The format is a scheduling trick, not a creative trick
Here's what the format actually does, per Social Media Today's reporting. A user sees an image or video ad, taps "Remind Me," and Reddit fires two push notifications: one 24 hours before the event, one when it goes live. There's also an inbox reminder. The "Learn More" CTA carries the actual click that almost everyone reports as their CTR.
So when you read "3.1x CTR," what you're really reading is: a click that happens 24 hours after impression, when the user's intent has been ratified by the user themselves opting in to be re-engaged.
That's a fundamentally different click than a paid social click. A paid social click happens at the saturation peak, when a user is already half-numb to inventory. The Reminder Ads click happens at the moment the user re-enters consideration with the ad's intent baked in. Of course it converts at a higher rate. The same user, given the same offer, with 24 hours of self-selected consideration in between, has been pre-warmed by Reddit's notification stack.
I think most teams will look at the 3.1x and start A/B testing creative. The win was never the creative. It was the gap between impression and click.
The attribution trap that's about to bite half the testers
eMarketer's analysis called out the part most agencies will under-engineer: opt-ins create a layer of accountability "that many social ad formats lack." Translation: the engaged click metric Reddit gives you is not a conversion. It's an opt-in. People opting in is a stronger signal than scroll-past, but treating engaged clicks as conversions is going to inflate your reports by a factor of 3 to 4 inside a quarter.
If your dashboard is rolling Reminder Ads "engaged clicks" into the same column as Meta link clicks, your blended CTR is lying to your client.
The cleaner setup, from what I've seen people land on in early tests, is to bucket Reminder Ads as a brand-touchpoint format with delayed direct response, not a head-to-head Meta replacement. Same way you'd treat a podcast read with a tracked promo code. Not a search click.
This is also where it pairs awkwardly with the Meta attribution changes from earlier this year, where Meta dropped its engaged-view window to 5 seconds. You're now comparing a 24-hour delayed Reddit click against a 5-second Meta engagement signal and calling them the same metric. They are nowhere near the same metric.
Where the format actually earns its spot
ALM Corp's writeup and Mobile Marketing Reads' coverage both pin it to the same shortlist: product drops, ticketing, premieres, sales windows, sports, gaming launches. Anything where there is a discrete moment in the calendar that you are trying to drag the user toward.
Outside those use cases, the format gets weaker fast. If you're an evergreen DTC brand running prospecting, Reminder Ads is not your channel. The "remind me about your skincare line" notification is not a thing users opt into, and forcing it will burn the format's reputation in your account before it gets a chance to perform.
The cleanest use case is probably ticketed events with a known on-sale window. The second-cleanest is creator-economy launches: course drops, software waitlist openings, paid product launches with a hard release date.

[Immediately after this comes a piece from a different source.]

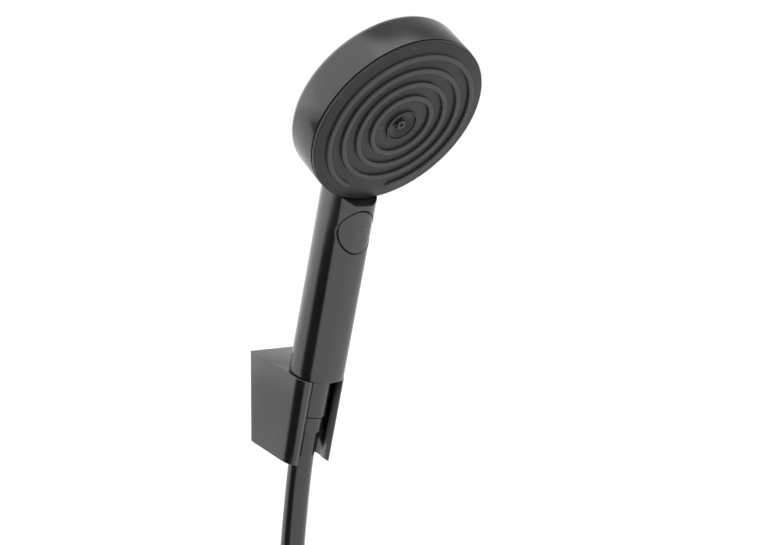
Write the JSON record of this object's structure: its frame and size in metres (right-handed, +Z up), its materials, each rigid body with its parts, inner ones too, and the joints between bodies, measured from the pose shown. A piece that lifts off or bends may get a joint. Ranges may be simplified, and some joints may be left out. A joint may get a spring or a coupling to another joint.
{
  "type": "handheld shower head with wall holder and hose",
  "caption": "Round-faced handheld shower head with a selector button, resting in an open-fronted wall holder, with a smooth hose hanging from its swivel nut.",
  "frame": {"origin": "centre of the wall bracket's back face, on the wall plane", "axes": "+Z up, +Y into the wall, the handset stands out towards -Y with its handle tilted 15.5 degrees"},
  "size_m": [0.164, 0.1409, 0.5368],
  "materials": {
    "satin_black_casing": "satin black coating on moulded plastic",
    "satin_black_hose": "satin black smooth hose cover",
    "face_black": "fine matt black moulding",
    "silicone_grey": "soft dark grey silicone",
    "moulded_white": "plain white moulding",
    "moulded_grey": "plain grey moulding",
    "seal_rubber": "black rubber",
    "brass": "machined brass",
    "steel": "stainless steel"
  },
  "bodies": {
    "holder": {"holder_body": "satin_black_casing", "wall_bracket": "moulded_grey", "bracket_set_screw": "steel"},
    "hose": {"hose_ferrule": "satin_black_casing", "swivel_nipple": "brass", "hose_tube": "satin_black_hose", "hose_coil": "satin_black_hose", "hose_tie": "seal_rubber", "far_ferrule": "satin_black_casing"},
    "handset": {"handset_shell": "satin_black_casing", "face_plate": "face_black", "nozzle_ring_1": "silicone_grey", "nozzle_ring_2": "silicone_grey", "nozzle_ring_3": "silicone_grey", "nozzle_ring_4": "silicone_grey", "face_gasket": "seal_rubber", "distributor_plate": "moulded_white", "gallery_plate": "moulded_grey", "distributor_seal": "seal_rubber", "centre_insert": "face_black", "centre_nozzle": "silicone_grey", "centre_screw": "steel", "button_spring": "steel", "stem_seal": "seal_rubber", "selector_housing": "moulded_white", "inlet_connector": "satin_black_casing", "check_valve_body": "moulded_white", "check_valve_spring": "steel", "flow_regulator": "moulded_grey", "connector_seal": "seal_rubber", "lower_water_tube": "moulded_white", "upper_water_tube_left": "moulded_white", "upper_water_tube_centre": "moulded_white", "upper_water_tube_right": "moulded_white", "hose_nut": "satin_black_casing", "nut_washer": "seal_rubber"},
    "button": {"button_cap": "satin_black_casing"},
    "selector": {"selector_cam": "moulded_grey"},
    "check_poppet": {"check_valve_poppet": "moulded_grey"},
    "far_swivel_nut": {"far_nut": "satin_black_casing", "far_washer": "seal_rubber"}
  },
  "joints": [
    {"name": "handset_lift", "type": "slide", "parent": "holder", "child": "hose", "axis": [0, -0.2672, 0.9636], "range_m": [0, 0.036]},
    {"name": "handset_swivel", "type": "hinge", "parent": "hose", "child": "handset", "pos_m": [0, -0.0394, 0.01528], "axis": [0, -0.2672, 0.9636], "continuous": true},
    {"name": "button_press", "type": "slide", "parent": "handset", "child": "button", "axis": [0, 0.9636, 0.2672], "range_m": [0, 0.0026], "stiffness_N_per_m": 1500, "springref_m": -0.002},
    {"name": "selector_turn", "type": "hinge", "parent": "handset", "child": "selector", "pos_m": [0, -0.06292, 0.10008], "axis": [0, 0.9636, 0.2672], "range_deg": [0, 60]},
    {"name": "check_valve_lift", "type": "slide", "parent": "handset", "child": "check_poppet", "axis": [0, -0.2672, 0.9636], "range_m": [0, 0.002], "stiffness_N_per_m": 100, "springref_m": -0.003},
    {"name": "far_nut_turn", "type": "hinge", "parent": "hose", "child": "far_swivel_nut", "pos_m": [0.06712, -0.0632, -0.28207], "axis": [-0.5075, 0, -0.8616], "continuous": true}
  ],
  "couplings": [
    {"joint": "selector_turn", "follows": "button_press", "rad_per_m": 402.77}
  ]
}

The fatigue line nobody is pricing in
eMarketer's other point, which got buried in the launch coverage, is scale and user tolerance. Reddit notifications have been historically light because Reddit users are aggressively opt-out about pings. The whole reason Reminder Ads work is that two pushes from Reddit still feel like a service, not spam.
That breaks the moment Reddit lets advertisers ladder this. If you're shipping a 6-pack of reminders for the same product launch in different communities and the user opts into three of them, the user will turn off Reddit notifications globally. Reddit knows this and will probably cap delivery, but the cap doesn't exist yet in the GA documentation. That's a 6-month risk window where the format is at peak effectiveness because it is still rare.
And to be fair, this isn't a new pattern. Every notification-based ad format has the same arc. WhatsApp business messaging looked magical for about a year before users started muting brand threads en masse. The only question is how aggressively Reddit caps it before the well runs dry.
My prediction: the 3.1x case studies will compress to roughly 1.5-2x by Q4 2026 as more advertisers crowd in and notification-fatigue starts to bite. If you're going to test this format, the next two quarters are the ones with disproportionate upside.
Where I would put a $10K test budget today
If I had a $10K test budget for Reddit Reminder Ads next sprint, here is where it goes:
- $6K on a single calendared moment with a known on-sale window. Product launch, paid event, course drop. Pick the campaign where the user actually needs the reminder to convert.
- $3K on subreddit-targeted creative tied to community context, not generic brand creative. The Premier Boxing Champions lift came from being inside r/MMA and r/boxing, not from running it broadcast.
- $1K on measurement plumbing. Make sure your team can separate engaged clicks from real conversion clicks before the campaign goes live, not after the dashboard shows up wrong.
Honestly, I'd skip the format entirely if the campaign doesn't have a calendar-anchored moment. There's no point in paying for a notification window when there is nothing waiting on the other side of it.
The format is real. The 21% lift is real. The 3.1x is real for exactly one advertiser in one vertical with an agency that knew what to build. Don't confuse any of those numbers with the lift waiting in your account.